HSM, or hierarchical storage management, is a system for storing data in a secure, cost-efficient manner. The basic idea behind HSM is to store data on the most appropriate type of storage media, depending on how frequently the data is accessed.
For example, data that is accessed frequently can be stored on more expensive, higher-performance storage media such as solid-state drives, while data that is accessed less frequently can be stored on less expensive, lower-performance storage media such as hard disk drives.
SEE: Quick glossary: Data storage (TechRepublic Premium)
HSM, though a long-standing idea, has changed drastically since its conception due to the advancement of technological storage and communication methods. However, even as aspects such as size and access time are now unrecognizable compared to the past, many of the original concepts remain popular today — albeit on a much grander scale when dealing with big data.
How do HSM systems work?
HSM systems work by automatically moving data among different storage tiers based on how often that data needs to be accessed. Data that is accessed frequently will be stored on fast, expensive storage media like SSDs, while data that is accessed infrequently will be moved to slower, cheaper storage formats. This ensures that users always have quick access to the data they need while minimizing storage costs and power usage.
HSM is comparable to the cache on most computer CPUs. Like the CPU cache, frequently used data is stored on small and fast SRAM memory while less frequently used data gets moved to slower but larger DRAM when new data needs to be loaded.
HSM components and algorithms
HSM systems typically consist of three key components: A data migration policy, algorithms for managing data, and a mechanism for tiering or caching data. The data migration policy defines how data should be moved between different storage devices based on factors such as frequency of use or importance. The algorithms used by HSM systems help to determine which data should be stored on which device based on criteria such as how often the data is accessed or its size.
SEE: What is data migration? (TechRepublic)
Some of these algorithms include the Least Recently Used replacement, which moves data that has not been accessed recently to lower-performing storage tiers. Size-Temperature Replacement is another commonly used algorithm that uses both temperature and size thresholds to determine when to migrate data. The Heuristic Threshold is a newer algorithm that uses machine learning technologies to predict more accurately when data should be migrated.
Tiered and cached HSM
The debate regarding tiering versus caching is one that HSM system designers face when trying to determine the best way to utilize lower-performing storage tiers. While tiering offers better long-term performance, caching can provide better short-term performance.
Regardless of whether you choose to tier or cache your storage, these mechanisms ensure that frequently accessed data is stored on faster, more accessible devices, while less frequently accessed data is stored on slower, cheaper devices.
Benefits of HSM
- Cost savings: HSM systems allow users to store data on less expensive storage media whenever possible, allowing enterprises to save money on overall storage costs.

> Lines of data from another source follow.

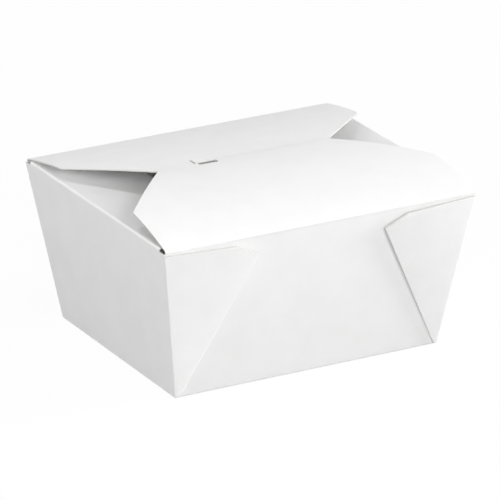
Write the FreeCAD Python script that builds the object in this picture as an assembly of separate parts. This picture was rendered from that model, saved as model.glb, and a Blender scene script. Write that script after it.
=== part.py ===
# Folded paperboard food box, shown closed.
# One creased and folded sheet makes the floor, four leaning walls, four corner webs that lie
# double on the outside of the long walls, two end flaps, a back flap and a front flap.
# The front flap laps over the back flap and its tongue drops through a slit there. It is the
# only flap that opens first, so it is a piece of its own that turns on the front rim crease.
# The origin is the middle of the floor's underside. X runs along the long walls, the front
# wall faces -Y, and Z is up. Sizes are in millimetres and angles in degrees.
import FreeCAD, Part
import math
import os

# Board
board = 0.46
fold_radius = 0.4
crease_gap = 0.3
rim_fold_depth = 1.376
wall_lead = 2.6

# Floor, rim and height, all over the outside of the walls
base_length = 113.0
base_width = 91.0
rim_length = 133.0
rim_width = 113.0
height = 64.0

# Corner webs
web_crease_length = 64.5
web_shoulder_half_length = 36.5
web_shoulder_drop = 3.0
web_corner_drop = 1.8
web_foot = 1.0
web_crease_inset = 0.9
web_spring = 1.3
web_corner_round = 1.9 * board
web_crease_round = 0.9 * board

# Outline that both major flaps share at the rim
flap_end_gap = 0.8
flap_side_taper = 0.8
flap_side_depth = 27.0
flap_corner_radius = 1.5

# Back flap
back_flap_edge_before_middle = 5.0
back_flap_rise = 12.4
back_flap_bow_radius = 265.0
back_flap_edge_half_length = 26.0

# Front flap
front_flap_edge_past_middle = 3.7
front_flap_bow_radius = 150.0
front_flap_edge_half_length = 36.5
lap_gap = 0.3

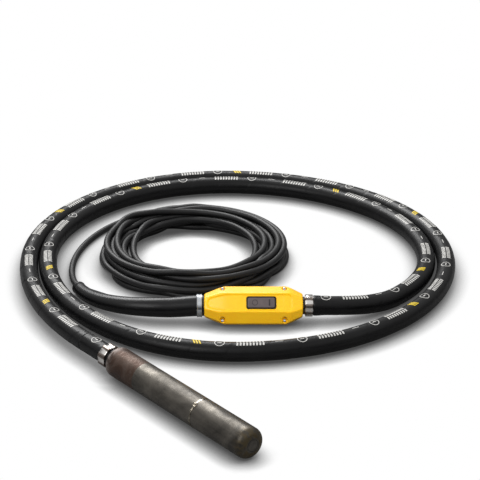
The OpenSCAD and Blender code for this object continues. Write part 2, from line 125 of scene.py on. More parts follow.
class Shader:
    """A node material under construction. The methods that add nodes return an output socket,
    and done() returns the material and keeps it in looks under its name."""

    def __init__(self, name):
        self.name = name
        self.material = bpy.data.materials.new(name)
        self.material.use_nodes = True
        self.tree = self.material.node_tree
        self.surface = self.tree.nodes["Principled BSDF"]

    def feed(self, socket, value):
        """Links a socket to the output that is given as its value, or sets it to a plain value."""
        if isinstance(value, bpy.types.NodeSocket):
            self.tree.links.new(value, socket)
        elif socket.type == "RGBA":
            socket.default_value = (*value, 1)
        else:
            socket.default_value = value

    def node(self, kind, inputs=(), out=0, **settings):
        made = self.tree.nodes.new(kind)
        for key, value in settings.items():
            setattr(made, key, value)
        for key, value in dict(inputs).items():
            self.feed(made.inputs[key], value)
        return made.outputs[out]

    def place(self, scale=(1, 1, 1), turn=0.0, source="Object"):
        """Texture coordinates in metres, or (length, turns) along a swept piece with UV."""
        where = self.node("ShaderNodeTexCoord", out=source)
        turned = self.node("ShaderNodeMapping", {"Vector": where, "Rotation": (0, 0, turn)})
        return self.node("ShaderNodeMapping", {"Vector": turned, "Scale": scale})

    def noise(self, vector, scale, detail=4, rough=0.55, distort=0.0):
        return self.node("ShaderNodeTexNoise", {"Vector": vector, "Scale": scale, "Detail": detail,
                                                "Roughness": rough, "Distortion": distort})

    def ramp(self, value, *stops):
        made = self.tree.nodes.new("ShaderNodeValToRGB")
        self.tree.links.new(value, made.inputs["Fac"])
        elements = made.color_ramp.elements
        while len(elements) < len(stops):
            elements.new(0.5)
        for element, (position, colour) in zip(elements, stops):
            element.position = position
            grey = isinstance(colour, (int, float))
            element.color = (colour, colour, colour, 1) if grey else (*colour, 1)
        return made.outputs["Color"]

    def mix(self, factor, first, second):
        """Mixes two colours; the sockets 0, 6 and 7, and output 2, are those of the colour mode."""
        return self.node("ShaderNodeMix", {0: factor, 6: first, 7: second}, 2, data_type="RGBA")

    def maths(self, operation, first, second=0.0):
        return self.node("ShaderNodeMath", {0: first, 1: second}, operation=operation)

    def between(self, value, low, high, new_low=0.0, new_high=1.0):
        return self.node("ShaderNodeMapRange", {"Value": value, "From Min": low, "From Max": high,
                                                "To Min": new_low, "To Max": new_high})

    def axis(self, vector, name):
        return self.node("ShaderNodeSeparateXYZ", {"Vector": vector}, out=name)

    def bump(self, height, distance, strength, normal=None):
        inputs = {"Height": height, "Distance": distance * MM, "Strength": strength}
        if normal is not None:
            inputs["Normal"] = normal
        return self.node("ShaderNodeBump", inputs)

    def done(self, colour, rough, metallic=0.0, normal=None, **others):
        values = {"Base Color": colour, "Roughness": rough, "Metallic": metallic, **others}
        if normal is not None:
            values["Normal"] = normal
        for key, value in values.items():
            self.feed(self.surface.inputs[key], value)
        looks[self.name] = self.material
        return self.material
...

- Increased performance: HSM systems allow you to store frequently accessed data on higher-performance storage media such as SSDs, thus improving your system’s overall performance.
- Increased security: Hierarchical storage management systems allow you to store sensitive data on more secure storage media such as SSDs or HDDs with encryption capabilities. These options can help increase your system’s overall security.
- Improved manageability: HSM systems allow you to store data on different types of storage media depending on how frequently it is accessed. They can help improve your system’s overall manageability by making it easier to find and retrieve specific files when needed.
Top HSM solutions
There are many different HSM solutions available on the market today. Some of the top HSM solutions for big data include:
- IBM Spectrum Scale
- EMC Celerra/VNX
- NetApp FAS/AFF
- HPE 3PAR StoreServe
- Huawei OceanStor Dorado
- Qumulo Core
- Red Hat Ceph Storage
Read next: Top data integration tools (TechRepublic)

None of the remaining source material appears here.